Dual-Quadruped Collaborative Transportation in Narrow Environments via Safe Reinforcement Learning
Zhezhi Lei, Zhihai Bi, Wenxin Wang, Jun Ma
TL;DR
This work tackles safe, decentralized collaborative payload transport by framing dual-quadruped coordination as a fully cooperative constrained Markov game with a shared safety budget $u$. It introduces cost-advantage decomposition to enable stable, monotonic improvement under shared constraints and a constraint allocation mechanism that distributes budgets among robots, guided by Bayesian optimization and a Lagrangian-based training loop. The approach uses two separate critics for reward and cost, trust-region updates, and KL bounds to ensure safety while promoting collaboration, demonstrated through simulations and real-world tests (gate, corridor, forest). Results show superior safety (lower collision probability), efficient collaboration (straighter, shorter trajectories), and adaptive formation reconfiguration in narrow environments, outperforming baseline cost-aware and reward-only methods. The framework provides a practical pathway for reliable multi-robot transportation in constrained settings with distributed control and explicit safety guarantees.
Abstract
Collaborative transportation, where multiple robots collaboratively transport a payload, has garnered significant attention in recent years. While ensuring safe and high-performance inter-robot collaboration is critical for effective task execution, it is difficult to pursue in narrow environments where the feasible region is extremely limited. To address this challenge, we propose a novel approach for dual-quadruped collaborative transportation via safe reinforcement learning (RL). Specifically, we model the task as a fully cooperative constrained Markov game, where collision avoidance is formulated as constraints.
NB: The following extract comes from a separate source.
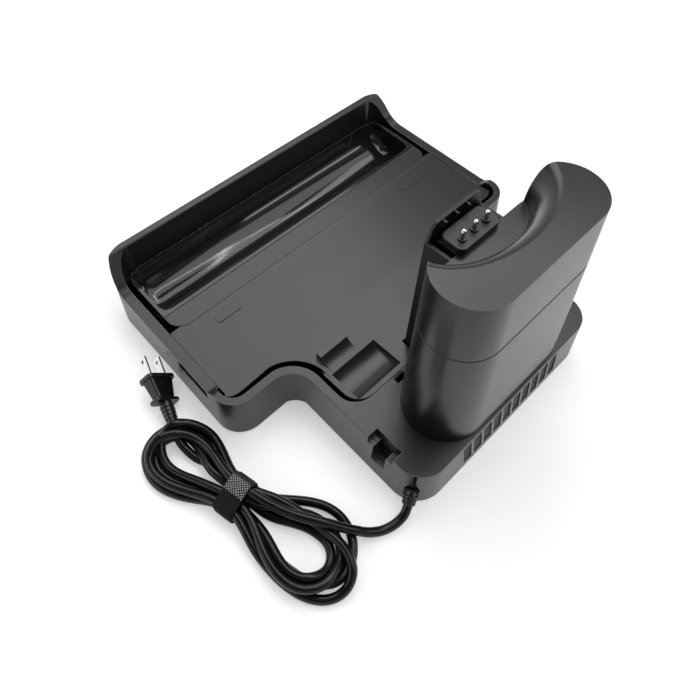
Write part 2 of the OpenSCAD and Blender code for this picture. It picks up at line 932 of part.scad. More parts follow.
module contact_pin(i) {
    color([0.86, 0.86, 0.87])
        translate([i * pin_pitch, pin_y, 0]) {
            translate([0, 0, spring_high + 0.5])
                cylinder(h = pin_h - spring_high - 0.5, d = pin_stem);
            translate([0, 0, pin_h])
                sphere(d = pin_head);
            translate([0, 0, spring_high])
                cylinder(h = flange_t, d = sleeve_d - 1.2);
        }
}

module contact_pin_left() {
    contact_pin(-1);
}

module contact_pin_center() {
    contact_pin(0);
}

module contact_pin_right() {
    contact_pin(1);
}

module contact_spring(i) {
    r = sleeve_d / 2 - 0.75 - spring_wire / 2;
    low = spring_low + spring_wire / 2;
    high = spring_high - spring_wire / 2;
    steps = spring_turns * 10;
    p = [for (k = [0:steps]) let (a = 36 * k, t = k / steps)
        [i * pin_pitch + r * cos(a), pin_y + r * sin(a), mix(low, high, t)]];
    color([0.7, 0.7, 0.72])
        tube(p, spring_wire / 2, 6, [0, 0, 1]);
}

module contact_spring_left() {
    contact_spring(-1);
}

module contact_spring_center() {
    contact_spring(0);
}

module contact_spring_right() {
    contact_spring(1);
}

module contact_board() {
    color([0.1, 0.3, 0.16])
        translate([0, pin_y + 0.5, sleeve_low - board_t])
            linear_extrude(board_t)
                rrect(block_w - 3, block_d - 2, 1);
}

// Power supply

module charge_wires() {
    color([0.6, 0.1, 0.1])
        for (s = [-1, 1])
            tube(route([[s * 5, pin_y, sleeve_low - board_t - 0.3],
                        [s * 5, pin_y + 1, sleeve_low - 10],
                        [s * 4, post_y - 14, sleeve_low - 26],
                        [s * 3.5, post_y - 2, 80], [s * 3.5, post_y, 46],
                        [s * 3.5, post_y, board_top + 0.01]], 5),
                 wire_d / 2, 8, [1, 0, 0]);
}

module power_board() {
    color([0.1, 0.3, 0.16])
        translate([0, board_y, board_z])
            linear_extrude(board_t)
                rrect(board_w, board_d, 2);
}

module transformer() {
    color([0.75, 0.65, 0.2])
        translate([-36, board_y, board_top]) {
            linear_extrude(4)
                rrect(trafo_l + 4, trafo_d + 2, 1);
            linear_extrude(trafo_h)
                rrect(trafo_l, trafo_d, 2);
        }
}

module capacitors() {
    color([0.15, 0.18, 0.3])
        for (x = [20, 36])
            translate([x, board_y - 10, board_top]) {
                cylinder(h = cap_h, d = cap_d - 0.6);
                translate([0, 0, 0.8])
                    cylinder(h = cap_h - 1.6, d = cap_d);
            }
}

module terminal_block() {
    color([0.2, 0.45, 0.25])
        translate([56, board_y + 8, board_top])
            difference() {
                translate([-5, -9, 0])
                    cube([10, 18, 11]);
                for (y = [-4.5, 4.5]) {
                    translate([0, y, 6])
                        cylinder(h = 10, d = 4.5);
                    translate([0, y, 4])
                        rotate([0, 90, 0])
                            cylinder(h = 10, d = wire_d + 0.6);
                }
            }
}

module mains_leads() {
    color([0.25, 0.25, 0.27])
        for (s = [-1, 1])
            tube(route([relief_in + (relief_start - 0.4) * relief_dir + s * [-0.7, 1.2, 0],
                        relief_in + (relief_start - 5) * relief_dir + s * [-0.7, 1.2, 0],
                        [71.5, board_y + 11 + 2.4 * s, board_top + 6],
                        [66, board_y + 8 + 4.5 * s, board_top + 4.2],
                        [61.5, board_y + 8 + 4.5 * s, board_top + 4],
                        [57.5, board_y + 8 + 4.5 * s, board_top + 4]], 4),
                 wire_d / 2, 8, [0, 0, 1]);
}

// Fixings

module screw(l) {
    cylinder(h = l, d = screw_d);
    translate([0, 0, -1.8])
        difference() {
            cylinder(h = 1.8, d = screw_head);
            translate([0, 0, -1])
                cylinder(h = 2, d = 2.4, $fn = 6);
        }
}

module base_screws() {
    color([0.55, 0.55, 0.57])
        for (s = [-1, 1], p = screw_xy)
            translate([s * p[0], p[1], floor_z])
                screw(16);
}

module post_screws() {
    color([0.55, 0.55, 0.57])
        for (s = [-1, 1], p = post_screw_xy)
            translate([s * p[0], p[1], rim_h - cover_t])
                screw(15);
}

module rubber_feet() {
    color([0.05, 0.05, 0.05])
        for (s = [-1, 1], p = feet_xy)
            translate([s * p[0], p[1], 0]) {
                cylinder(h = floor_z, d = foot_d - 1.6);
                translate([0, 0, 0.8])
                    cylinder(h = floor_z - 0.8, d = foot_d);
            }
}

// Cord

module along_relief(d) {
    tilt = acos(relief_dir[2] / norm(relief_dir));
    translate(relief_in + d * relief_dir)
        rotate([0, 0, atan2(relief_dir[1], relief_dir[0])])
            rotate([0, tilt, 0])
                children();
}

module cord_strain_relief() {
    color([0.06, 0.06, 0.06])
        difference() {
            union() {
                along_relief(relief_start)
                    cylinder(h = relief_l, r1 = 4.1, r2 = 3.8);
                for (i = [0:2])
                    along_relief(9.7 + 2.2 * i)
                        cylinder(h = 1.3, r = 5 - 0.2 * i);
                translate(relief_in)
                    rotate([0, 0, atan2(relief_dir[1], relief_dir[0])])
                        translate([4.9, -5.05, -10.2])
                            cube([2.5, 10.1, 11.7]);
            }
            along_relief(relief_end - 6)
                cylinder(h = 10, d = cord_d + 0.1);
        }
}

module cord_lead() {
    color([0.06, 0.06, 0.06])
        tube(route(lead_pts, 4), cord_d / 2, 12, [0, 0, 1]);
}

module hank_outline() {
    hull() {
        lobe(lobe_front);
        waist_bar();
    }
    hull() {
        lobe(lobe_rear);
        lobe(lobe_side);
        waist_bar();
    }
}

module lobe(c) {
    translate([c[0], c[1]])
        circle(r = c[2], $fn = 40);
}

module waist_bar() {
    translate(waist)
        rotate(waist_turn)
            square([waist_w, tie_w + 2], center = true);
}

module cord_hank() {
    color([0.06, 0.06, 0.06]) {
        difference() {
            linear_extrude(hank_h)
                hank_outline();
            tie_room();
        }
        tie_core();
    }
}

module tie_room() {
    translate([waist[0], waist[1], -1])
        rotate(waist_turn)
            translate([-30, -tie_w / 2 - e, 0])
                cube([60, tie_w + 2 * e, 40]);
}

// Outline of the strands in the tie, with the lead on top of the two rows
module strand_outline(grow) {
    r = cord_d / 2 + grow;
    side = (waist_w - strand_pitch) / 2;
    hull() {
        for (x = [-side, side], z = [tie_t + cord_d / 2, hank_h - cord_d / 2])
            translate([x, z])
                circle(r = r, $fn = 32);
        translate([ridge_x, hank_h + 0.87 * strand_pitch - cord_d / 2])
            circle(r = r, $fn = 32);
    }
}

module across_waist(length) {
    translate([waist[0], waist[1], 0])
        rotate(waist_turn)
            translate([0, length / 2, 0])
                rotate([90, 0, 0])
                    linear_extrude(length)
                        children();
}

module tie_core() {
    across_waist(tie_w + 1)
        strand_outline(0);
}

module cord_tie() {
    color([0.1, 0.1, 0.11])
        across_waist(tie_w)
            difference() {
                strand_outline(tie_t);
                strand_outline(0);
            }
}

// Plug

module plug_relief() {
    ribs = 5;
    pitch = (plug_relief_l - 4) / ribs;
    color([0.05, 0.05, 0.05]) {
        along_plug(0)
            cylinder(h = plug_relief_l - e, r1 = cord_d / 2 + 0.3, r2 = 4.4);
        for (i = [0:ribs - 1])
            along_plug(2.5 + i * pitch)
                cylinder(h = pitch * 0.6, r = 4.3 + 0.2 * i);
    }
}

module plug_section(w, t, h) {
    linear_extrude(h)
        rrect(t, w, t * 0.25);
}

module plug_body() {
    color([0.05, 0.05, 0.05]) {
        along_plug(plug_relief_l) {
            plug_section(plug_w - 3, plug_t - 4, 2.2);
            hull() {
                translate([0, 0, 2])
                    plug_section(plug_w - 10, plug_t - 6, 0.1);
                translate([0, 0, plug_l - 2.8])
                    plug_section(plug_w - 3, plug_t - 3, 0.1);
            }
            translate([0, 0, plug_l - 2.7 - e])
                plug_section(plug_w, plug_t, 2.7);
        }
    }
}

module plug_blades() {
    color([0.85, 0.84, 0.8])
        along_plug(plug_relief_l + plug_l)
            for (s = [-1, 1])
                translate([0, s * blade_pitch / 2, blade_l / 2])
                    difference() {
                        cube([blade_h, blade_t, blade_l], center = true);
                        translate([0, 0, blade_l / 2 - 3.5])
                            rotate([90, 0, 0])
                                cylinder(h = 10, d = 3.1, center = true);
                    }
}

base_housing();
cleaning_tray();
platform_cover();
post_lower_shell();
post_upper_shell();
post_front_guide();
contact_block();
contact_sleeves();
contact_pin_left();
contact_pin_center();
contact_pin_right();
contact_spring_left();
contact_spring_center();
contact_spring_right();
contact_board();
charge_wires();
power_board();
transformer();
capacitors();
terminal_block();
mains_leads();
base_screws();
post_screws();
rubber_feet();
cord_strain_relief();
cord_lead();
cord_hank();
cord_tie();
plug_relief();
plug_body();
plug_blades();
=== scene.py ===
import itertools
import math

import bmesh
import bpy
import numpy as np
from mathutils import Matrix, Vector


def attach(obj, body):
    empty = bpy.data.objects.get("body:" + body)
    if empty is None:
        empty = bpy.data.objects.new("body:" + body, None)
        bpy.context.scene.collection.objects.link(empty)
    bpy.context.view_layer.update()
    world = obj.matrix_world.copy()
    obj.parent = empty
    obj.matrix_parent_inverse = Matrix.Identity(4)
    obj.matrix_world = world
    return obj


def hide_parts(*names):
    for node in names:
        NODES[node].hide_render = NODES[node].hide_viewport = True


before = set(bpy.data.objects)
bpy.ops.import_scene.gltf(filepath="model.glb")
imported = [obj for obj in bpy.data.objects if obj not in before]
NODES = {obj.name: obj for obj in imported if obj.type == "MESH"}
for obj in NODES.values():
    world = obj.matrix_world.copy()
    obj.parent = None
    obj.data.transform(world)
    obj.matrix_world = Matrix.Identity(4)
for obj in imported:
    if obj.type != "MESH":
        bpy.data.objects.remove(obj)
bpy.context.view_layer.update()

MM = 0.001

# Camera, solved from the photograph: place in metres, its three axes, lens in mm
CAMERA_AT = Vector((0.20804, 0.18779, 0.41376))
CAMERA_RIGHT = Vector((-0.72150, 0.69232, 0.01134))
CAMERA_UP = Vector((-0.55720, -0.59025, 0.58407))
CAMERA_BACK = Vector((0.41106, 0.41509, 0.81162))
CAMERA_LENS = 30.95
CAMERA_SHIFT_Y = -0.0929

# Cord, in mm
CORD_D = 6.4
CORD_R = CORD_D / 2
CORD_STEP = 3.2
CURVE_STEP = 2.4
PITCH = CORD_D + 0.1

# Least bend radius of the cord, and how far a stretch of twice WIDE steps may bow at that radius
BEND_LEAST = 20.0
WIDE = 3
BOW_MOST = (WIDE * CORD_STEP) ** 2 / (2 * BEND_LEAST)

# How the cord settles: rounds, fall and pull to its route in each, and its stiffness at the start, for
# the first share of the rounds and after it
ROUNDS = 300
FALL = 0.12
TO_ROUTE = 0.08
EARLY = 0.6
STIFF = {"start": 60.0, "early": 20.0, "late": 8.0}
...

We introduce a cost-advantage decomposition method that enforces the sum of team constraints to remain below an upper bound, thereby guaranteeing task safety within an RL framework. Furthermore, we propose a constraint allocation method that assigns shared constraints to individual robots to maximize the overall task reward, encouraging autonomous task-assignment among robots, thereby improving collaborative task performance. Simulation and real-time experimental results demonstrate that the proposed approach achieves superior performance and a higher success rate in dual-quadruped collaborative transportation compared to existing methods.